As a total contrast to the fury of the last number, this one is based on a pretty balladic mode. While in some ways the general motif here doesn't differ that far from “Back Home,” this has plenty of progressive rock elements to elevate it well beyond the level of that number. It moves between harder and softer passages in a rather predictable pattern, but there is enough quality music here to make sure it will appeal to prog fans. Killer keyboard textures and some inspired acoustic guitar soloing set this one up as “quality music.” There is also a killer harder rocking instrumental segment and a cool drop down for an “answering machine” verse. While I wouldn't consider this one of my favorites, it's definitely strong.
This is a short acoustic guitar based ballad. It's less than two minutes in length, but still very pretty and full of emotion.
Digital Sunrise
They rise up gradually here. The mode begins to hint and a hard edged dissonance. Waves of noisy guitar swirl around whispered vocals in sheets. Then as it seems ready to explode it drops to a sound bite. They power up from there in another metallic modern prog journey. This is another that has some musical connections to Dream Theater. It's crunchy and powerful. Another highlight of the disc, “Digital Sunrise” is a strong one. There is a killer instrumental movement later in the piece. The number segues straight into the next track.
Cold Light of Day
This rises up from the crescendo of the last song. It comes in as a very restive sort of ballad approach, perhaps just a tiny bit like Pink Floyd. That said, it more closely resembles moody modern progressive rock. This twists out into strange, uneasy (but still quite sedate) sounds later. It gets very weird as it carries on, but still retains a definite charm and listenability.

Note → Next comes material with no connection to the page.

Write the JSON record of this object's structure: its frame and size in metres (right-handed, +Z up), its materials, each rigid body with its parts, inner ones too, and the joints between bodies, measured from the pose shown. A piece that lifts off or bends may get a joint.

They pound out with metallic fury right from the start here. This is a bit slower and still retains a great sense of melody despite the more heavy metal approach. It drops back to a stripped down approach for the first vocals (delivered with a lot of distortion). Hints of the metallic textures return as this grows upward. It resolves out into a powerful (non-distorted) vocal segment. This one is good, but not a standout. It runs straight into the next one.
Part V
The vocal line from the last track carries in as this one starts. A bass line with waves of textural sound hold it for a time before other elements rise up fairly quietly to carry forward. This is moody and rather Floyd-like, particularly the guitar lines that skate across the surface in powerful abandon. The track expands on the musical themes from the last one and in fact is really a continuation of that track. As the vocals return they are a direct extension of the earlier piece. This drops later into a balladic take on this lyrics and sounds.
Coming Around
The piano melody on this one rises straight up from the last one. The vocals come across this in a very evocative manner and they build it up from there. A little past the one minute mark they move out into some incredibly potent harder edged (but still very melodic) reinterpretations of the song's musical themes. This still feels like another part of the series of tracks that came before. It feels in many ways like a resolution piece that pulls together musical and lyrical themes in to end the tale. Mind you, I don't have the lyrics, so I can't be sure of this. This is one of the strongest pieces of music on show here and a great way to finalize this series of sounds.
Fingerprints (reprise)
Here we get a more fully fleshed out version of the earlier track. This one is far longer and more like a completely realized musical vision. Packed with varying themes and moods this is a very strong piece of music. Again there are times when you might be reminded of Dream Theater, but it also encompasses the territory of more melodic neo-prog. This is a powerhouse piece (one of the best on the disc) and incredibly strong way to end this thing. There is an extended period of silence during this track and then they fade up to one final incarnation of these musical themes. Some of the vocals (non-lyrical) here resemble The Beatles a bit. This crescendos and then gives way to a chaotic melange of instruments and voices in a weird – but rather cool – finale.